-------- Data listing --------

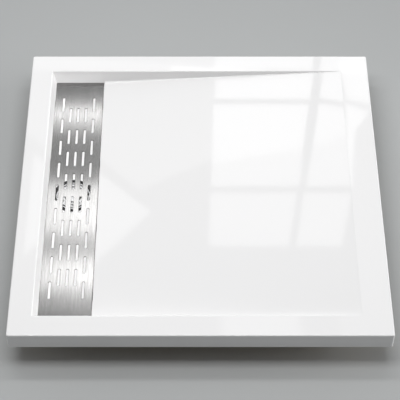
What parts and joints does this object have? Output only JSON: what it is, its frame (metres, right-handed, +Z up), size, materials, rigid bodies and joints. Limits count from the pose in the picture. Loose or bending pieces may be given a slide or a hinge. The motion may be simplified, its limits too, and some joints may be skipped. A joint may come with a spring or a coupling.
{
  "type": "shower tray",
  "caption": "Square low shower tray whose floor falls to a channel with a slotted steel grate, with a flat trap, a swivelling outlet and a rail stand on screw feet.",
  "frame": {"origin": "on the floor, under the middle of the square tray", "axes": "+Z up; the grate's channel lies towards -X and runs along Y; the pictured near side faces -Y"},
  "size_m": [0.9, 0.9, 0.11],
  "materials": {
    "white_acrylic": "high-gloss white acrylic",
    "filled_resin": "cast filled resin, rough",
    "particle_board": "moisture-resistant particle board",
    "grate_steel": "stainless steel brushed along its length",
    "drain_chrome": "polished",
    "screw_steel": "zinc-plated",
    "zinc_steel": "galvanised sheet",
    "black_rubber": "matt",
    "trap_plastic": "moulded polypropylene",
    "outlet_plastic": "moulded grey pipe",
    "foot_plastic": "moulded, fine grain"
  },
  "bodies": {
    "tray": {"tray_shell": "white_acrylic", "resin_core": "filled_resin", "base_board": "particle_board", "waste_flange": "drain_chrome", "flange_gasket": "black_rubber", "trap_gasket": "black_rubber", "flange_screws": "screw_steel", "trap_lid": "trap_plastic", "trap_cup": "trap_plastic", "trap_lid_ring": "black_rubber", "trap_lid_screws": "screw_steel", "outlet_seal": "black_rubber", "rail_screws": "screw_steel", "rail_front": "zinc_steel", "rail_back": "zinc_steel", "foot_nuts": "screw_steel", "lock_nuts": "screw_steel"},
    "grate": {"grate_cover": "grate_steel", "grate_pads": "black_rubber"},
    "strainer": {"hair_strainer": "drain_chrome"},
    "dip_tube_insert": {"dip_tube": "trap_plastic", "dip_tube_ring": "black_rubber"},
    "outlet_pipe": {"outlet_spigot": "outlet_plastic"},
    "hand_nut": {"outlet_nut": "trap_plastic"},
    "foot_1": {"foot_rod_1": "screw_steel", "foot_pad_1": "foot_plastic"},
    "foot_2": {"foot_rod_2": "screw_steel", "foot_pad_2": "foot_plastic"},
    "foot_3": {"foot_rod_3": "screw_steel", "foot_pad_3": "foot_plastic"},
    "foot_4": {"foot_rod_4": "screw_steel", "foot_pad_4": "foot_plastic"},
    "foot_5": {"foot_rod_5": "screw_steel", "foot_pad_5": "foot_plastic"},
    "foot_6": {"foot_rod_6": "screw_steel", "foot_pad_6": "foot_plastic"}
  },
  "joints": [
    {"name": "grate_lift", "type": "slide", "parent": "tray", "child": "grate", "axis": [0, 0, 1], "range_m": [0, 0.15]},
    {"name": "strainer_lift", "type": "slide", "parent": "tray", "child": "strainer", "axis": [0, 0, 1], "range_m": [0, 0.1125]},
    {"name": "dip_tube_lift", "type": "slide", "parent": "tray", "child": "dip_tube_insert", "axis": [0, 0, 1], "range_m": [0, 0.075]},
    {"name": "outlet_swing", "type": "hinge", "parent": "tray", "child": "outlet_pipe", "pos_m": [-0.2148, 0, 0.033], "axis": [0, 0, 1], "range_deg": [-10, 10]},
    {"name": "hand_nut_turn", "type": "hinge", "parent": "tray", "child": "hand_nut", "pos_m": [-0.2148, 0, 0.033], "axis": [1, 0, 0], "continuous": true},
    {"name": "foot_1_height", "type": "slide", "parent": "tray", "child": "foot_1", "axis": [0, 0, -1], "range_m": [0, 0.025]},
    {"name": "foot_2_height", "type": "slide", "parent": "tray", "child": "foot_2", "axis": [0, 0, -1], "range_m": [0, 0.025]},
    {"name": "foot_3_height", "type": "slide", "parent": "tray", "child": "foot_3", "axis": [0, 0, -1], "range_m": [0, 0.025]},
    {"name": "foot_4_height", "type": "slide", "parent": "tray", "child": "foot_4", "axis": [0, 0, -1], "range_m": [0, 0.025]},
    {"name": "foot_5_height", "type": "slide", "parent": "tray", "child": "foot_5", "axis": [0, 0, -1], "range_m": [0, 0.025]},
    {"name": "foot_6_height", "type": "slide", "parent": "tray", "child": "foot_6", "axis": [0, 0, -1], "range_m": [0, 0.025]}
  ],
  "couplings": [
    {"joint": "strainer_lift", "follows": "grate_lift", "ratio": 0.75},
    {"joint": "dip_tube_lift", "follows": "grate_lift", "ratio": 0.5}
  ]
}
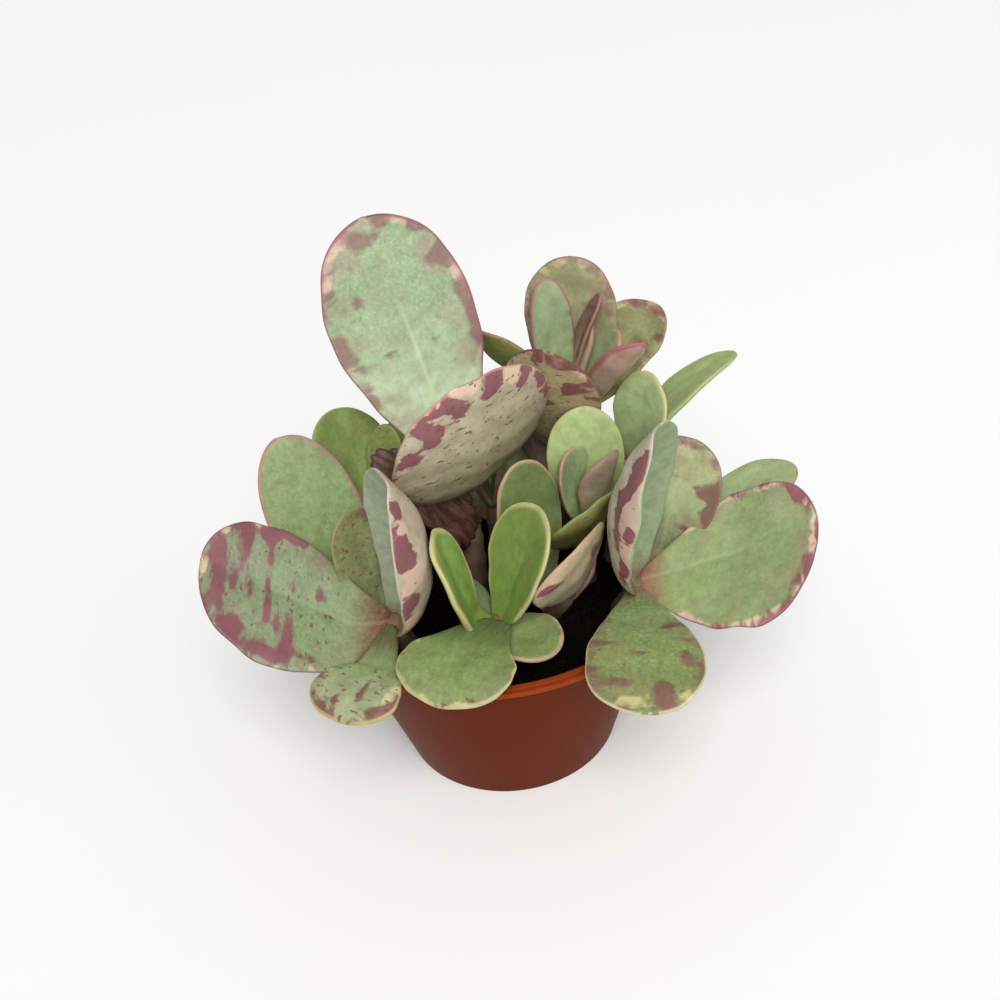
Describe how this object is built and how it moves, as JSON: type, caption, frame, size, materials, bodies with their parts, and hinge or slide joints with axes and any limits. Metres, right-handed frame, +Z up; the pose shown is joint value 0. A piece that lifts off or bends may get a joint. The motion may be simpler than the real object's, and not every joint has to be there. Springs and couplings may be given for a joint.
{
  "type": "potted kalanchoe",
  "caption": "Young kalanchoe with fleshy obovate leaves, mottled purple, growing in a round tapered plastic nursery pot filled with soil.",
  "frame": {"origin": "centre of the pot's underside, on the surface that it stands on", "axes": "+Z up out of the pot, -Y towards the front as pictured, +X to the right"},
  "size_m": [0.1659, 0.1424, 0.159],
  "materials": {
    "pot": "smooth moulded terracotta coloured plastic",
    "soil": "loose moist dark potting compost",
    "leaf": "waxy fleshy leaf, soft satin, with purple blotches"
  },
  "bodies": {
    "root": {"pot": "pot", "potting_soil": "soil", "shoot_tall": "leaf", "shoot_back_right": "leaf", "shoot_middle": "leaf", "shoot_far_right": "leaf", "shoot_right": "leaf", "shoot_left": "leaf", "shoot_front": "leaf", "shoot_front_right": "leaf", "shoot_back_left": "leaf", "shoot_back": "leaf", "shoot_rear_left": "leaf"}
  },
  "joints": []
}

--------

Where a line above includes "parts", copy that line.

What parts and joints does this object have? Output only JSON: what it is, its frame (metres, right-handed, +Z up), size, materials, rigid bodies and joints. Limits count from the pose in the picture. Loose or bending pieces may be given a slide or a hinge. The motion may be simplified, its limits too, and some joints may be skipped. A joint may come with a spring or a coupling.
Describe how this object is built and how it moves, as JSON: type, caption, frame, size, materials, bodies with their parts, and hinge or slide joints with axes and any limits. Metres, right-handed frame, +Z up; the pose shown is joint value 0. A piece that lifts off or bends may get a joint. The motion may be simpler than the real object's, and not every joint has to be there. Springs and couplings may be given for a joint.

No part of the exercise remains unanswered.